First, the village in Samaria let their prejudice against Jewish worship lead them to reject Jesus outright. They were not committed to Jesus at all. James and John, likewise, show an almost baffling response to this lack of commitment when they want to destroy the people in that village with fire from the sky. Could they have been any less focused on Jesus’ mission to save? Jesus’ response we have before us is clear and direct: “You don’t know what kind of spirit is influencing you. For the Son of Man did not come to destroy people’s souls, but to save them.”
Then we come to the man who professes what looks to be total commitment to Jesus, “I will follow you wherever you go.” But it seems that Jesus knows that his commitment will not last when pressed by the troubles of being Jesus’ disciple: “Foxes have holes, and birds of the air have nests, but the Son of Man has no place to lay his head.” In other words, “Will you be so dedicated when you lose comforts for my sake?”
Next, Jesus calls a man to follow him and his response is that he first needs to bury his father. At first blush, it seems like a reasonable request. Would we fault anyone for taking time away from church, work, or even immediate gamily to attend the funeral of a family member? But Jesus’ response leads us to think that there’s more going on than we hear in the man’s request. Either the man is saying that he’ll follow Jesus when his father has died—at some undetermined point in the future—which begs the question, “When would you actually start following Jesus?” Or, more dishearteningly, perhaps the man’s father had already died but as an unbeliever, and Jesus is speaking spiritually—“Let the spiritually dead bury the other spiritually dead.” It was more important to tend to the living with the gospel of Jesus’ forgiveness than to go through the ritual of funeral observances for someone who was now beyond the reach of the gospel. Whatever the reason, Jesus is clearly seeing some cracks in this man’s commitment and feels the need to refocus him.
Lastly, the man who wants to say goodbye to the people at home—again, we would say this is another reasonable request. But Jesus’ response seems to be, “If you go back home, would you come back to me?”
The common thread in all of these people seems not to be total rejection of Jesus but a wavering commitment. Other things, to certain degrees, were taking priority over Jesus in their lives. And Jesus makes clear that he and his mission to save are too important to have anything less than total commitment to him.
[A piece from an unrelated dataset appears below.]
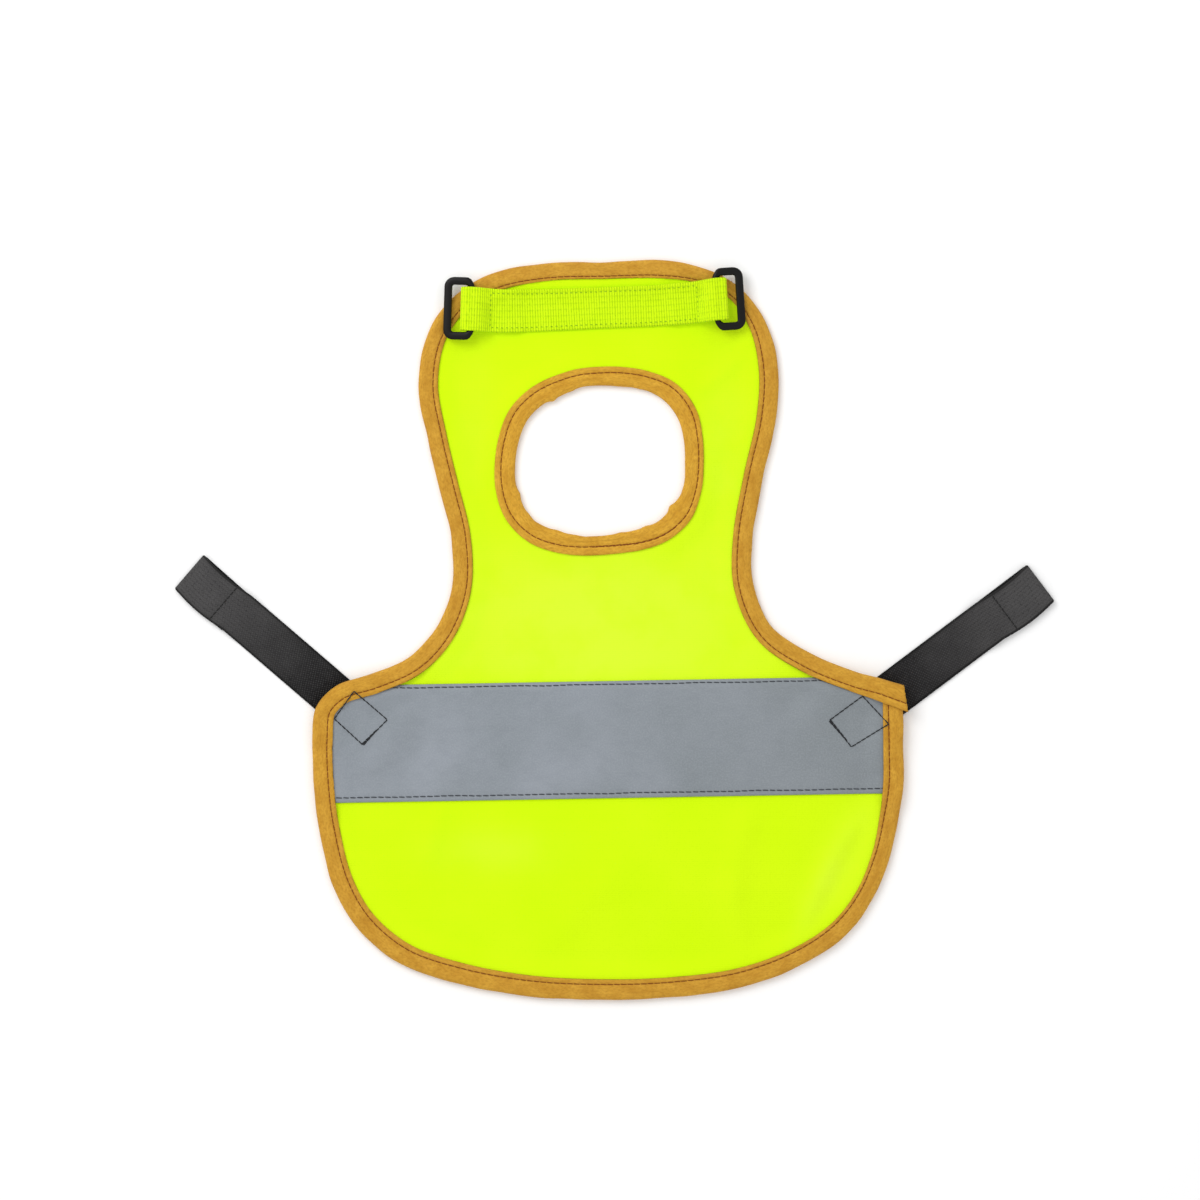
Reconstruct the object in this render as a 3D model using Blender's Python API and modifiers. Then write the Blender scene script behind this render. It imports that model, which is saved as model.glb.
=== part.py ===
"""A hi-vis safety vest for a hen, laid flat on a table with its neck end towards +Y.

The vest is a shaped panel with a neck hole, bound round both edges with folded tape. A reflective band
crosses it, a webbing strap with a ring at each end crosses the neck end, and an elastic strap leaves
each shoulder corner. Every piece is a separate wall with a small gap to the pieces it is sewn to.
"""

import math

import bmesh
import bpy
import numpy as np
from mathutils.geometry import delaunay_2d_cdt

# All the sizes below are millimetres. Blender's own unit is the metre.
MM = 0.001

# Thickness of each cloth, and the gap that parts two layers
GAP = 0.3
PANEL_T = 1.0
TAPE_T = 1.0
BAND_T = 1.0
WEBBING_T = 1.0
ELASTIC_T = 1.2

# Outer edge of the binding, clockwise from the corner where the tape's ends meet
OUTLINE = (
    # x, y, width of the tape that shows
    (123.9, -23.3, 9.0),
    (124.3, -35.0, 9.0),
    (123.5, -49.1, 8.9),
    (123.5, -65.8, 8.9),
    (121.2, -81.2, 8.7),
    (117.7, -96.6, 8.7),
    (110.2, -115.4, 8.6),
    (98.1, -131.2, 8.6),
    (79.3, -143.5, 8.3),
    (54.1, -152.8, 8.6),
    (23.7, -157.1, 8.8),
    (-6.2, -158.1, 9.0),
    (-36.1, -156.7, 9.2),
    (-66.0, -151.4, 9.2),
    (-91.7, -142.6, 9.4),
    (-110.0, -127.4, 9.3),
    (-120.3, -109.4, 9.2),
    (-126.1, -86.3, 8.9),
    (-128.6, -65.8, 8.8),
    (-129.1, -47.0, 8.9),
    (-127.4, -32.5, 8.9),
    (-118.5, -23.5, 8.8),
    (-103.2, -18.4, 8.8),
    (-87.4, -11.1, 8.9),
    (-76.1, 1.3, 8.8),
    (-69.6, 18.4, 8.5),
    (-69.9, 39.3, 8.5),
    (-74.6, 59.0, 8.5),
    (-79.9, 81.2, 8.5),
    (-83.9, 104.7, 8.6),
    (-79.9, 126.5, 8.3),
    (-68.6, 142.7, 8.3),
    (-51.9, 152.5, 8.2),
    (-29.7, 156.7, 7.6),
    (-5.3, 157.2, 7.2),
    (21.2, 158.0, 7.8),
    (38.7, 154.5, 7.0),
    (54.1, 145.8, 6.6),
    (64.9, 131.2, 7.6),
    (70.1, 111.1, 8.5),
    (69.0, 89.7, 8.5),
    (63.4, 64.1, 8.5),
    (59.1, 38.5, 8.6),
    (59.5, 19.2, 8.6),
    (67.6, 1.3, 8.6),
    (84.0, -9.9, 8.8),
    (104.0, -17.9, 8.9),
)

# Neck hole, as radii about its middle
NECK_X = -6.2
NECK_Y = 71.4
NECK_HOLE = (
    # angle in degrees from +X, radius of the folded edge, radius where the tape ends on the panel
    (0, 36.1, 44.3),
    (15, 36.9, 45.2),
    (30, 38.1, 47.0),
    (45, 37.9, 46.9),
    (60, 36.1, 44.3),
    (75, 33.5, 42.1),
    (90, 32.8, 41.0),
    (105, 33.1, 41.2),
    (120, 32.9, 42.0),
    (135, 34.7, 43.6),
    (150, 35.8, 44.8),
    (165, 35.7, 44.6),
    (180, 36.0, 44.9),
    (195, 36.9, 46.0),
    (210, 37.2, 46.9),
    (225, 36.4, 45.8),
    (240, 33.9, 43.0),
    (255, 31.9, 40.7),
    (270, 31.1, 39.4),
    (285, 31.0, 39.7),
    (300, 32.6, 41.7),
    (315, 35.1, 44.4),
    (330, 35.9, 45.8),
    (345, 36.8, 44.9),
)

# The panel's edge lies this far inside the fold of the tape, and beyond the tape it comes down to the
# table over a slope
PANEL_INSET = 2.0
SLOPE_START = 0.4
SLOPE = 9.0

# Spacing of the points round the two edges, and over the panel
OUTER_STEP = 9.0
NECK_STEP = 5.0
CORNER_STEP = 8.0
SAG = 0.13
SLOPE_SPACING = 2.4
LIFT_GRID = 5.5
LIFT_SPACING = 3.6
FLAT_GRID = 24.0
FLAT_SPACING = 11.0

# Reflective band: its middle line passes through this point at this tilt
BAND_X = -6.2
BAND_Y = -46.9
BAND_TILT = math.radians(1.0)
BAND_WIDTH = 50.0
BAND_MARGIN = 2.0
BAND_SLOPE = 8.0

# The points along the band's edges run past the vest's sides, and lie closer together near them
BAND_HALF_LENGTH = 138.0
BAND_FINE_FROM = 60.0
BAND_FINE_STEP = 6.0
BAND_COARSE = (-36.0, -12.0, 12.0, 36.0)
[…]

How’s your commitment to following Jesus? Is it total and complete? Or does it have cracks? Are there things that, at times, are more important to you than Jesus? Jesus expects the same dedication to him that he has for me, but does he find it? Hardly. When my frustration with other things leaks out and negatively impacts my family, I’m committed to my frustration or anger, not Jesus. When my laziness leads me to prioritize leisure over responsibility, I’m committed to the recreation, not Jesus. When I let my focus and energy be on money, I’m committed to my greed, not Jesus.
We each have places where our commitment to Jesus can or does hit a brick wall. Maybe we identify with one of the people in our Gospel; maybe it’s something entirely different from what they were wrestling with. But our commitment is always going to be lacking in some way or another.
This morning, in just a few minutes, we’re going to hear Calvin make some amazing-sounding promises. He’s going to pledge his commitment to Jesus—total commitment even. He’ll read his essay to show what he’s learned and believes. Maybe we will find in his commitment to his Savior a renewal in our commitment to our Savior. We will undoubtedly let our prayers be filled with requests for strength for him, to face the challenges of this life with resolve and commitment to Jesus.
But Jesus calls on all of us to share Calvin’s commitment to him. To resolve to dedicate ourselves more fully to following him, to putting his Word into practice in our lives, to finding continual strength in his forgiveness.
And that last part is perhaps the most important takeaway. Jesus didn’t endorse letting James and John call down fire on the Samaritans because he came to save them, not destroy them. He doesn’t say it’s too late for the other men who show questionable commitment to him; he doesn’t say that they missed their chance. He encourages them all, calls them, wants them to follow him.
He does the same for you and me. When we face challenges to following Jesus, to living our lives as he wants, to prioritizing time with him in his Word, Jesus is there to forgive those stumbles as well. Yes, following Jesus calls on us to have total commitment to him. But for every time that we fall short of that total commitment, Jesus’ forgiveness removes those stumbles, and we face a new hour or day or week or year to follow our Savior with our whole life.
The athlete who fails his carefully regimented diet and spends a day eating garbage is not disqualified from his position. But he then needs to recommit himself to following the plan laid out before him. Likewise, you and I are not rejected by our Savior because we’ve had poor commitment today, this week, this month, this past year, or even the past decade. Our lack of commitment to Jesus is completely solved by Jesus’ total commitment to us. And then, in turn, his total commitment to us is what produces our total commitment to him.
So we don’t follow James’ and John’s example and seek to destroy those who disagree with us or who don’t share our faith. We pray for them and seek ways to share with them, showing a commitment to what Jesus has said and done, and a commitment to them by how we treat them and live our lives around them.
I won’t sugarcoat it—this is going to be tough for all of us all the days that we live here. We will have good days and bad, good weeks and bad, good years and bad. But there is no variance in Jesus’ commitment to us. He has given himself to forgive every sin. And when the time for the end our lives here comes, we will not find him on a day where he’s lukewarm toward us. That day he will be just as committed to us as he was the day he suffered hell on the cross to pay for our sins. Jesus’ commitment to us means we have eternal life with him. Until the day we receive that in full, may God give us the strength to throw off what trips us up and follow him. Amen.